Yes, there are tons of ignorant people working in entertainment, and many of them can and have done drastic, debilitating damage because of the power they hold. But I don’t think they’ll just go with everything, or be so unanimously on board with the stunts Monk pulls. In trying to skewer what a lot of them have gotten away with in the business while also telling a more believable story, American Fiction pushed my suspension of disbelief too far. I stopped seeing real people and started seeing the mouthpieces of the film’s messaging. I stopped being angry at certain characters because it felt like the film was making it way too easy to be angry at them. I didn’t feel like my beliefs were being challenged; I felt like someone was wagging their finger at me.
But I need to reemphasize again: I don’t know the book industry or what the people within it are like. I’m speaking as someone who isn’t knowledgeable enough to tell you how realistic American Fiction is on that front. Maybe it’s spot-on for all I know. But for it to feel this fake still left me with a major disconnect that undercut the many questions I would have loved to be forced to think more deeply about. How possible is it for an artist of color to do their community a disservice? Where’s the line between trying to represent a group and trying to be an individual?
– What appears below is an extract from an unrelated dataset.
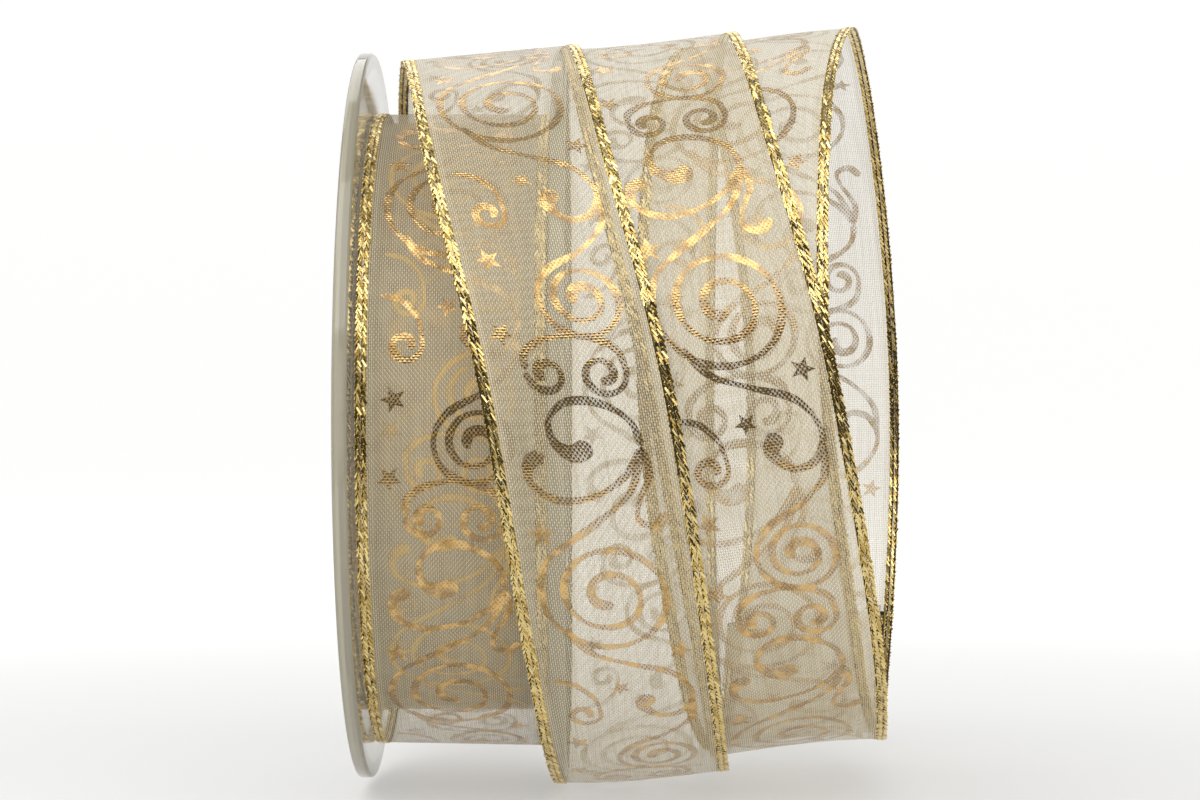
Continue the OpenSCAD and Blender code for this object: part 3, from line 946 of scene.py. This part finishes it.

How can we tell which representation is authentic and which is reenforcing notions some people don’t want reenforced? Does it matter how many in the community feel that way? What does it say if everyone feels differently?
These questions are all in American Fiction, and the film thrives when they’re discussed with any form of nuance. But that doesn’t happen enough for me to feel like I’ve taken much away from the film intellectually. But as I alluded to at the start of this review, I’m not a person of color. I don’t have the perspective or experiences that Cord Jefferson, his characters, and probably tons of other people watching the film have had. And like always, I’m not at all saying that I’m right while everyone else is wrong. I’m just bringing my own thoughts in and sharing what my response to the film is.
For my own money, half of American Fiction is an engaging family drama, and the other half is a sometimes funny but often overdone satire of an industry still filled with problems. I guess it’s fitting that in a film about how the “Black experience” is exploited, the aspects that I like most are the ones that don’t discuss that exploitation. But I know plenty of people are going to react very differently and probably have a huge wave of catharsis wash over them as they see their passions and frustrations represented on the screen. The great performances, genuinely emotional moments, and some of the razor-sharp writing did work for me exactly as intended. I just couldn’t embrace the entirety of what American Fiction is trying to do.
American Fiction premiered at TIFF on September 13, 2023 and will be released in select US theaters on December 15 and nationwide from December 22.